**TASK STATEMENT:** In the entries, find all lines that hold the word "vertex" and copy them.
___ SUPPLIED DATA
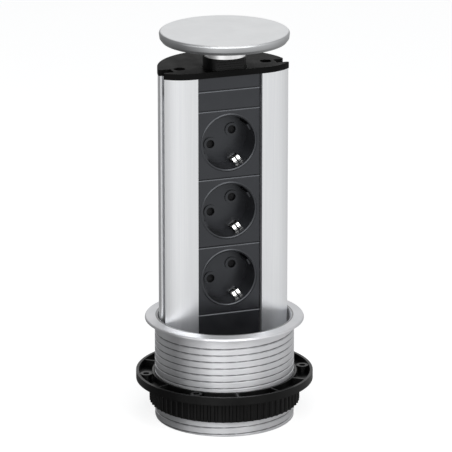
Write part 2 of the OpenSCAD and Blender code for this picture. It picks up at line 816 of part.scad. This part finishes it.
module shutter_springs() color(steel) for (k = [1:socket_count]) at_socket(k)
    coil(-cup_depth - pivot_l + seat_gap, -cup_depth - shutter_gap - shutter_t - coil_play,
        coil_r, coil_wire_r, coil_turns, 12);

// Conductors and the inlet end

module bar(x, metal) color(metal) difference() {
    plan(bar_z0, bar_z1 - bar_z0) box2(x - bar_w / 2, -bar_y - bar_t, x + bar_w / 2, -bar_y);
    for (k = [1:socket_count]) at_socket(k) {
        at_pins() post(-housing_back - bar_t - 1, 0, tail_r + fit_gap);
        post(-housing_back - bar_t - 1, 0, tail_r + fit_gap);
    }
}

module live_bar() bar(bar_x, copper);
module neutral_bar() bar(-bar_x, copper);
module earth_bar() bar(0, copper);

module terminal_block() color(grey_plastic) difference() {
    plan(profile_z0, block_h) box2(-block_w / 2, -block_y - block_d, block_w / 2, -block_y);
    for (x = [-bar_x, 0, bar_x]) {
        plan(bar_z0 - 1, block_h) box2(x - bar_w / 2 - seat_gap, -bar_y - bar_t - seat_gap,
            x + bar_w / 2 + seat_gap, -bar_y + seat_gap);
        translate([x, block_y + clamp_screw_y, profile_z0 + block_h - clamp_screw_l - run_gap])
            cylinder(h = block_h, r = clamp_screw_r + seat_gap, $fn = small);
    }
}

module terminal_screws() color(steel) for (x = [-bar_x, 0, bar_x])
    translate([x, block_y + clamp_screw_y, profile_z0 + block_h])
        screw(clamp_screw_head_r, screw_head_h, clamp_screw_r, clamp_screw_l);

module inlet_bush() color(black) translate([0, inlet_y, 0]) difference() {
    union() {
        for (z = [tower_z0 - inlet_flange_t, profile_z0]) translate([0, 0, z])
            cylinder(h = inlet_flange_t, r = inlet_r + inlet_flange, $fn = small);
        translate([0, 0, tower_z0 - eps])
            cylinder(h = bottom_cap_t + 2 * eps, r = inlet_r - fit_gap, $fn = small);
    }
    translate([0, 0, tower_z0 - 2 * inlet_flange_t])
        cylinder(h = bottom_cap_t + 4 * inlet_flange_t, r = inlet_bore_r, $fn = small);
}

// Lid

module lid() color(alu) difference() {
    rotate_extrude($fn = fine) {
        difference() {
            union() {
                translate([0, lid_z0]) polygon([[0, 0], [lid_r - lid_taper, 0],
                    [lid_r - lid_draft, lid_foot_h], [lid_r, lid_h - lid_edge_r],
                    [0, lid_h - lid_edge_r]]);
                translate([0, lid_z1 - 2 * lid_edge_r]) square([lid_r - lid_edge_r, 2 * lid_edge_r]);
                translate([lid_r - lid_edge_r, lid_z1 - lid_edge_r]) circle(lid_edge_r, $fn = small);
            }
            translate([-2 * lid_r, lid_z0 - 1]) square([2 * lid_r, lid_h + 2]);
        }
    }
    translate([0, 0, lid_z0 - 1]) cylinder(h = lid_h - lid_top_t + 1, r = lid_r - lid_rim_t, $fn = fine);
}

module lid_carrier() color(black) difference() {
    union() {
        translate([0, 0, lid_z0 + carrier_drop])
            cylinder(h = lid_h - lid_top_t - carrier_drop, r = carrier_r, $fn = fine);
        translate([0, 0, sleeve_z0]) cylinder(h = sleeve_h + 1, r = carrier_stem_r, $fn = small);
    }
    translate([0, 0, sleeve_z0 - 1]) cylinder(h = sleeve_h, r = lid_screw_r + fit_gap, $fn = small);
}

module lid_sleeve() color(nickel)
    ring(sleeve_z0, sleeve_h + carrier_drop, sleeve_r - sleeve_wall, sleeve_r);

module neck() color(black) difference() {
    union() {
        difference() {
            plan(neck_z0, sleeve_z0 - neck_z0) neck_outline(0);
            translate([0, 0, neck_z0 - 1])
                cylinder(h = sleeve_z0 - neck_z0 - neck_top_t + 1, r = spring_pocket_r, $fn = fine);
            for (z = [cap_z1 + rib_pitch / 2:rib_pitch:sleeve_z0 - rib_pitch / 2])
                plan(z, rib_pitch / 2) box2(-neck_r, neck_flat - rib_cut, neck_r, neck_flat + 1);
        }
        translate([0, 0, stem_z0]) cylinder(h = sleeve_z0 - stem_z0 - 1, r = stem_r, $fn = small);
    }
    translate([0, 0, stem_z0 - 1])
        cylinder(h = sleeve_z0 - stem_z0 + 2, r = lid_screw_r + fit_gap, $fn = small);
}

module lid_spring() color(steel)
    coil(well_z0, sleeve_z0 - neck_top_t, spring_r, spring_wire_r, spring_turns, 24);

module retaining_washer() color(steel)
    ring(stem_z0 - washer_t, washer_t, lid_screw_r + seat_gap, washer_r);

module lid_screw() color(steel) translate([0, 0, stem_z0 - washer_t]) mirror([0, 0, 1])
    screw(screw_head_r, screw_head_h, lid_screw_r, lid_z0 - stem_z0 + washer_t - lid_screw_end);

collar();
guide_keys();
brake_springs();
clamp_ring();
clamp_nut();
rear_profile();
front_profile_left();
front_profile_right();
top_cap();
bottom_cap();
top_filler();
blank_cover_top();
blank_cover_bottom();
socket_insert(1);  // socket_insert_1
socket_insert(2);  // socket_insert_2
socket_insert(3);  // socket_insert_3
socket_housing(1);  // socket_housing_1
socket_housing(2);  // socket_housing_2
socket_housing(3);  // socket_housing_3
line_contacts(1);  // line_contacts_1
line_contacts(2);  // line_contacts_2
line_contacts(3);  // line_contacts_3
earth_contact(1);  // earth_contact_1
earth_contact(2);  // earth_contact_2
earth_contact(3);  // earth_contact_3
shutter(1);  // shutter_1
shutter(2);  // shutter_2
shutter(3);  // shutter_3
shutter_springs();
live_bar();
neutral_bar();
earth_bar();
terminal_block();
terminal_screws();
inlet_bush();
cap_screws();
bottom_screws();
module_screws();
travel_stops();
lid();
lid_carrier();
lid_sleeve();
neck();
lid_spring();
retaining_washer();
lid_screw();
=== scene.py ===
"""Looks of the pop up desk socket: finishes, the lid's spring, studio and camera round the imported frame."""
import json
import math

import bpy
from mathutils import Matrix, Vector


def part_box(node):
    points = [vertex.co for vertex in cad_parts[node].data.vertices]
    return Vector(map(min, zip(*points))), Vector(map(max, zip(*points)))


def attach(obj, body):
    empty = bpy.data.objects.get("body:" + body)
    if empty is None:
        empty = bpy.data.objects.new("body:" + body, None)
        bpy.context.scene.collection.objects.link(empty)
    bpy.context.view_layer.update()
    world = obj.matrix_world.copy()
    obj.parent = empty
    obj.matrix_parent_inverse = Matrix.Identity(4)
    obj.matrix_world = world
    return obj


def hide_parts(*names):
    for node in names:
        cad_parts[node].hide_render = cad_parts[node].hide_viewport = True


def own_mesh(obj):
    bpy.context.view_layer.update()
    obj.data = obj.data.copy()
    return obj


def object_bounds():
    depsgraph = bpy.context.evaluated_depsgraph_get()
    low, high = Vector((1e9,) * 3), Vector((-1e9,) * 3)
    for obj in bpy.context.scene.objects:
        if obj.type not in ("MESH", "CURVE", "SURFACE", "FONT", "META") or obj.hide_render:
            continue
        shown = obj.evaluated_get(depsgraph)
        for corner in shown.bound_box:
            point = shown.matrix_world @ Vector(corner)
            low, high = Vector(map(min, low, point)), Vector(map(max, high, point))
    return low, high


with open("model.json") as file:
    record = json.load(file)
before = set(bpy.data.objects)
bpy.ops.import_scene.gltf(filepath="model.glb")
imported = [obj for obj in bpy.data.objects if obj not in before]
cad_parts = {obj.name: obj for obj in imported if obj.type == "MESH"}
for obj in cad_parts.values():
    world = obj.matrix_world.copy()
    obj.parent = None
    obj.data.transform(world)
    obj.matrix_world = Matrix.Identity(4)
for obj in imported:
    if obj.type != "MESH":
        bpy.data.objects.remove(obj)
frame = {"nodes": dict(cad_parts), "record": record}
cad_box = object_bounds()

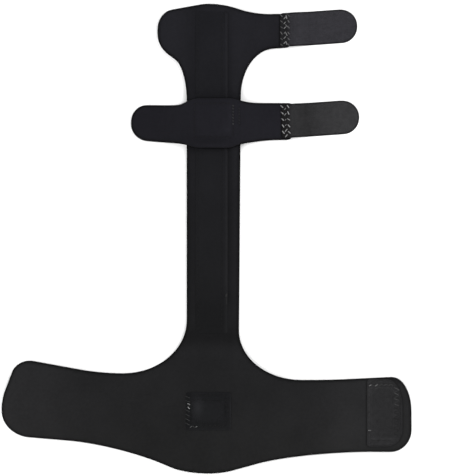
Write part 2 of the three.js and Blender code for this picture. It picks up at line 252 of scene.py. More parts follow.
def smooth_step(share):
    """The smooth S from 0 to 1."""
    share = np.clip(share, 0, 1)
    return share * share * (3 - 2 * share)


def spine_share(x):
    """1 over the spine and 0 beside it, with a smooth S between."""
    return 1 - smooth_step((np.abs(x - SLEEVE_MIDDLE) - SPINE_HALF) / SPINE_FADE)


def swells(x, y, depth):
    """The mean of a few long sine waves that run in different directions."""
    waves = [
        np.sin(TURN * (x * math.cos(s.direction) + y * math.sin(s.direction)) / s.length + s.phase)
        for s in SWELLS
    ]
    return depth * np.mean(waves, axis=0)


def path_distance(x, y, path):
    """Each point's distance to a path, the least of those to its straight pieces, and the length
    along the path to its nearest point."""
    start, step = path[:-1], np.diff(path, axis=0)
    size = (step**2).sum(axis=1)
    away_x, away_y = x[..., None] - start[:, 0], y[..., None] - start[:, 1]
    share = np.clip((away_x * step[:, 0] + away_y * step[:, 1]) / size, 0, 1)
    gap = np.hypot(away_x - share * step[:, 0], away_y - share * step[:, 1])
    nearest = gap.argmin(axis=-1)[..., None]
    along = lengths_along(path)[:-1] + share * np.sqrt(size)
    return (
        np.take_along_axis(gap, nearest, -1)[..., 0],
        np.take_along_axis(along, nearest, -1)[..., 0],
    )


def seam_dip(x, y, seams):
    """How far seams pull a surface down: each seam's sink times a bell curve of the distance
    from its sewn width, a little deeper at each needle hole. The deepest pull counts."""
    dip = np.zeros(np.shape(x))
    for seam in seams:
        gap, along = path_distance(x, y, seam.path)
        beside = np.maximum(gap - seam.width / 2, 0) / SEAM_SPREAD
        holes = 1 - SEAM_PUCKER * (0.5 - 0.5 * np.cos(TURN * along / seam.pitch))
        dip = np.maximum(dip, seam.sink * holes * np.exp(-(beside**2)))
    return dip


def cloth_shade(x, y, from_rim, marks):
    """A cloth's brightness against its own colour: one plus its soft spots, each a bell curve of
    x and y, less near the rim by a bell curve of the distance from it, and less in the grooves
    of seams by their depth."""
    shade = np.ones(np.shape(x))
    for spot in marks.spots:
        away = ((x - spot.x) / spot.reach_x) ** 2 + ((y - spot.y) / spot.reach_y) ** 2
        shade += spot.gain * np.exp(-away)
    depth = marks.rim.depth * (1 - marks.rim.calm * spine_share(x))
    pressed = 1 - depth * np.exp(-((from_rim / marks.rim.reach) ** 2))
    return shade * pressed * (1 - GROOVE_DARKENING * seam_dip(x, y, marks.seams))


# Large multiples, so that places close together have numbers far apart
SCATTER_GAIN = 43.7
SCATTER_X = 127.1
SCATTER_Y = 311.7


def scattered(x, y):
    """A number from 0 to 1 for each place, with no order to be seen in it: what is left after the
    point of a large multiple of a sine of the place."""
    wave = SCATTER_GAIN * np.sin(x / MM * SCATTER_X + y / MM * SCATTER_Y)
    return wave - np.floor(wave)


# Making meshes


def mesh_object(name, points, faces, materials, finishes=None, shade=None):
    """An object from an array of points and a list of arrays of faces, each with its own count
    of corners. finishes gives each face's material, and shade each point's brightness."""
    corners = np.concatenate([f.ravel() for f in faces])
    totals = np.concatenate([np.full(len(f), f.shape[1]) for f in faces])
    mesh = bpy.data.meshes.new(name)
    mesh.vertices.add(len(points))
    mesh.vertices.foreach_set("co", np.ascontiguousarray(points, float).ravel())
    mesh.loops.add(len(corners))
    mesh.polygons.add(len(totals))
    mesh.polygons.foreach_set("loop_start", np.cumsum(totals) - totals)
    mesh.polygons.foreach_set("vertices", corners)
    mesh.polygons.foreach_set("use_smooth", np.ones(len(totals), bool))
    for material in materials:
        mesh.materials.append(material)
    if finishes is not None:
        mesh.polygons.foreach_set("material_index", finishes)
    if shade is not None:
        keep_values(mesh, "shade", shade)
    mesh.update(calc_edges=True)
    mesh.validate()
    piece = bpy.data.objects.new(name, mesh)
    bpy.context.scene.collection.objects.link(piece)
    return piece


def keep_values(mesh, name, values):
    """Keeps one number for each of a mesh's points under a name that materials can read."""
    kept = mesh.attributes.new(name, "FLOAT", "POINT")
    kept.data.foreach_set("value", np.ascontiguousarray(values, np.float32).ravel())


def grid_quads(rows, columns, wrap_rows=False, wrap_columns=False):
    """The four-cornered faces of a grid of points, row by row, which may close on itself."""
    i = np.arange(rows if wrap_rows else rows - 1)[:, None]
    j = np.arange(columns if wrap_columns else columns - 1)[None, :]
    below = i * columns
    above = (i + 1) % rows * columns
    after = (j + 1) % columns
    quads = np.stack([below + j, above + j, above + after, below + after], axis=-1)
    return quads.reshape(-1, 4)


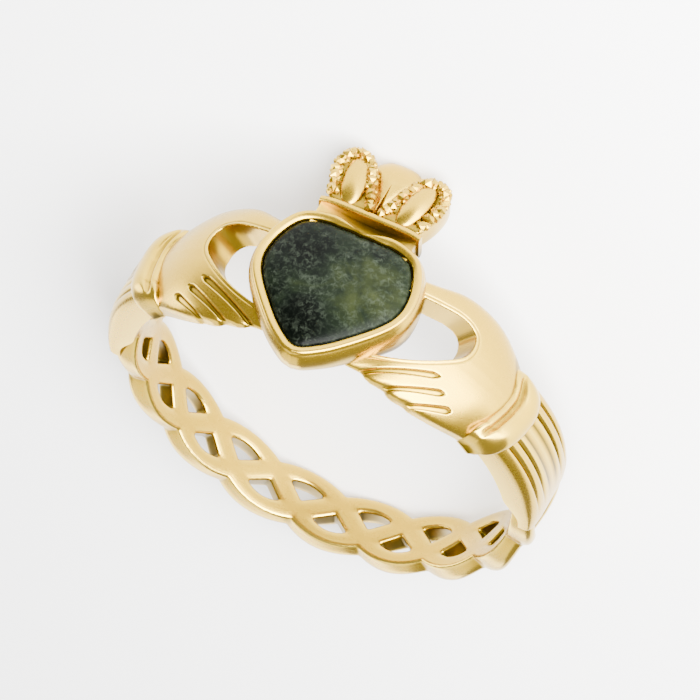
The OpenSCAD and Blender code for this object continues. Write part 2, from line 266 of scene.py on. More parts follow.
def settle(piece, kind, **values):
    """Adds a modifier with these values and applies it."""
    bpy.ops.object.select_all(action="DESELECT")
    piece.select_set(True)
    bpy.context.view_layer.objects.active = piece
    modifier = piece.modifiers.new(kind.lower(), kind)
    for key, value in values.items():
        setattr(modifier, key, value)
    bpy.ops.object.modifier_apply(modifier=modifier.name)


def melt(piece, grain, polish):
    """Casts a piece's overlapping solids into one skin and polishes its edges round."""
    settle(piece, "REMESH", mode="VOXEL", voxel_size=grain)
    settle(piece, "SMOOTH", factor=0.5, iterations=polish)


def roll(piece):
    """Bends a piece round the finger. Its X is the distance round the hole, its Z the thickness over it."""
    for vertex in piece.data.vertices:
        s, y, t = vertex.co
        vertex.co = ((finger_r + t) * math.sin(s / finger_r), y, (finger_r + t) * math.cos(s / finger_r))


def mark_hollows(piece, reach, depth, start=0.5):
    """Keeps in each point how far it lies below its surroundings: start on even ground, 1 in a hollow.

    The surroundings are the mesh evened out reach times, and a distance of depth below them adds 1.
    """
    mesh = piece.data
    points = np.zeros(len(mesh.vertices) * 3)
    mesh.vertices.foreach_get("co", points)
    points = points.reshape(-1, 3)
    outward = np.zeros(len(mesh.vertices) * 3)
    mesh.vertices.foreach_get("normal", outward)
    outward = outward.reshape(-1, 3)
    ends = np.zeros(len(mesh.edges) * 2, int)
    mesh.edges.foreach_get("vertices", ends)
    ends = ends.reshape(-1, 2)
    count = np.bincount(ends.ravel(), minlength=len(points))
    even = points.copy()
    for _ in range(reach):
        total = np.zeros_like(even)
        for axis in range(3):
            total[:, axis] = np.bincount(ends[:, 0], even[ends[:, 1], axis], len(points))
            total[:, axis] += np.bincount(ends[:, 1], even[ends[:, 0], axis], len(points))
        even = 0.5 * even + 0.5 * total / np.maximum(count, 1)[:, None]
    below = ((even - points) * outward).sum(1) / depth
    layer = mesh.attributes.new("hollow", "FLOAT", "POINT")
    layer.data.foreach_set("value", np.clip(start + below, 0, 1))


def darken(piece, share):
    """Marks places as hollow, where a polishing wheel doesn't reach. share(place) is how far, 0 to 1."""
    layer = piece.data.attributes["hollow"]
    for vertex in piece.data.vertices:
        value = layer.data[vertex.index].value
        layer.data[vertex.index].value = value + (1 - value) * share(vertex.co)


def dress(piece, material, node, sharp=None):
    """Puts a finished piece in its place on the ring, with its material."""
    bpy.ops.object.select_all(action="DESELECT")
    piece.select_set(True)
    bpy.context.view_layer.objects.active = piece
    piece.data.transform(placement)
    if sharp:
        bpy.ops.object.shade_smooth_by_angle(angle=math.radians(sharp))
    else:
        bpy.ops.object.shade_smooth()
    piece.data.materials.clear()
    piece.data.materials.append(material)
    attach(piece, "root")
    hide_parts(node)


def other_side(piece, name):
    """Adds the same piece on the other side of the head."""
    twin = piece.copy()
    twin.data = piece.data.copy()
    twin.name = name
    bpy.context.collection.objects.link(twin)
    twin.data.transform(Matrix.Scale(-1, 4, (1, 0, 0)))
    twin.data.flip_normals()
    return twin


# Plait
# The band is a plait of three strands, cast in one with the head. A strand is flat inside and round outside.
# It is narrow where it turns back at an edge and wide where it crosses, over one strand and under the next.
plait_w = 2.85
plait_t = 1.05
strand_n = 3
strand_edge_w = 0.64
strand_mid_w = 1.14
strand_side_round = 0.7
strand_back_round = 0.75
strand_face_round = 0.12
weave_rise = 0.13
weave_start = 60
lobe_turn = math.tau / 17
plait_end_s = 11.8
swing = (plait_w - strand_edge_w) / 2
half_plait = math.pi - plait_end_s / finger_r


def strand(k):
    """One of the strands. Each has the form of the one before it, moved on round the band by one lobe."""
    def place(u, v):
        b = (2 * u - 1) * half_plait
        p = math.radians(360 / strand_n * (b / lobe_turn + k) + weave_start)
        w = (strand_edge_w + (strand_mid_w - strand_edge_w) * math.sin(p) ** 2) / 2
        t = plait_t + weave_rise * math.sin(2 * p)
        ring = math.tau * (v % 1)
        if math.sin(ring) > 0:
            z = t * (0.5 + 0.5 * math.sin(ring) ** strand_back_round)
        else:
            z = t * 0.5 * (1 - abs(math.sin(ring)) ** strand_face_round)
        y = swing * math.cos(p) + w * power(math.cos(ring), strand_side_round)
        return Vector((finger_r * (math.pi + b), y, z))
    return skin("strand", along=260, around=28, place=place)


plait = join("plait", [strand(k) for k in range(strand_n)])
melt(plait, grain=0.06, polish=4)
roll(plait)
mark_hollows(plait, reach=14, depth=0.06)

openings_reach = 1.02
opening_dull = 0.75


def opening_wall(place):
    """How dull the walls of the plait's openings are. They lie between its faces, short of its edges."""
    t = math.hypot(place.x, place.z) - finger_r
    above_face = ease((t - 0.05) / 0.1)
    below_back = ease((0.8 * plait_t - t) / 0.2)
    off_edges = ease((openings_reach - abs(place.y)) / 0.12)
    return opening_dull * above_face * below_back * off_edges


darken(plait, opening_wall)
dress(plait, gold, "ring_body")

# Cuffs
# Each hand ends in a thin ridge and a thick rounded cuff, both bowed away from the hand. They are cast in one
# with it, and their rounded ends stand out over its sides.
cuff_s = 8.55
cuff_l = 1.05
cuff_w = 4.1
cuff_shift = 0.35
cuff_t = 1.8
cuff_bow = 1.15
# Columns: share of the way from the finger side to the thumb side, share of the bow
BOW = [
    (0.00, 0.62),
    (0.20, 0.30),
    (0.50, 0.03),
    (0.70, 0.00),
    (1.00, 0.30),
]


def cuff_line(y):
    """Distance round the finger of the middle of the cuff."""
    return cuff_s - cuff_bow * curve(BOW, 1, min(max((y + cuff_shift) / cuff_w + 0.5, 0), 1))


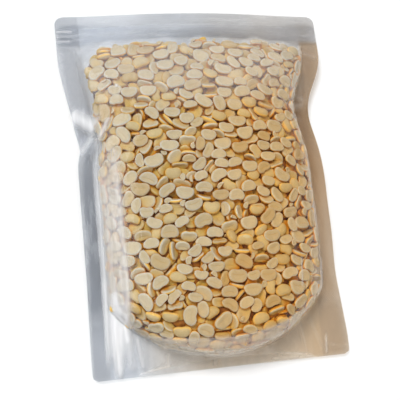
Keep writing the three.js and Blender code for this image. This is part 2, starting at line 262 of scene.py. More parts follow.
# Creases are soft ridges of the front film.
CREASES = [
    ((-64.5, 25.5), (-56.0, 40.0), 1.1, 1.5),
    ((-62.0, 36.0), (-74.5, 22.0), 1.4, 1.2),
    ((-60.0, 31.0), (-47.0, 34.0), 1.6, 0.7),
    ((-61.0, 24.0), (-52.0, 15.0), 1.8, 0.7),
    ((32.5, 36.5), (67.0, 47.5), 1.5, 1.0),
    ((41.5, 48.5), (60.0, 35.5), 1.3, 0.8),
    ((48.0, 56.0), (68.0, 50.0), 1.6, 0.9),
    ((40.0, 30.0), (63.0, 38.0), 1.8, 0.6),
    ((-50.0, -83.5), (-34.0, -88.8), 1.3, 0.8),
    ((-34.0, -88.8), (2.0, -90.6), 1.3, 0.9),
    ((2.0, -90.6), (29.0, -85.5), 1.3, 0.8),
    ((29.0, -85.5), (44.0, -74.0), 1.6, 0.5),
    ((-55.8, 5.0), (-55.8, -80.0), 1.5, 0.7),
    ((41.5, -20.0), (38.5, -76.0), 1.6, 0.5),
    ((-65.5, -52.0), (-66.5, -99.0), 1.0, 0.9),
    ((-60.0, -60.0), (-62.5, -96.0), 1.6, 0.6),
    ((-54.5, -78.0), (-53.0, -103.0), 2.2, 0.7),
    ((-46.0, -86.0), (-47.0, -103.0), 1.2, 0.9),
    ((58.5, -67.0), (64.0, -12.0), 0.9, 0.6),
    ((61.5, -70.0), (66.5, -20.0), 0.9, 0.5),
    ((44.5, -48.0), (42.5, -67.0), 0.8, 0.5),
    ((65.0, -93.0), (64.0, -105.5), 0.8, 0.7),
    ((66.0, -100.0), (78.5, -103.4), 0.9, 0.6),
    ((55.0, -84.0), (62.0, -103.0), 1.2, 0.6),
    ((-35.0, -91.5), (-35.5, -105.5), 1.0, 0.6),
    ((-5.0, -99.0), (-5.5, -105.0), 1.0, 0.5),
    ((-67.5, 84.0), (-80.0, 88.0), 1.4, 0.6),
    ((68.0, 82.0), (80.0, 78.0), 1.6, 0.6),
]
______
**COMPLETED EXERCISE:**
    points = [vertex.co for vertex in cad_parts[node].data.vertices]
    for vertex in piece.data.vertices:
        s, y, t = vertex.co
        vertex.co = ((finger_r + t) * math.sin(s / finger_r), y, (finger_r + t) * math.cos(s / finger_r))
    for vertex in piece.data.vertices:
        value = layer.data[vertex.index].value
        layer.data[vertex.index].value = value + (1 - value) * share(vertex.co)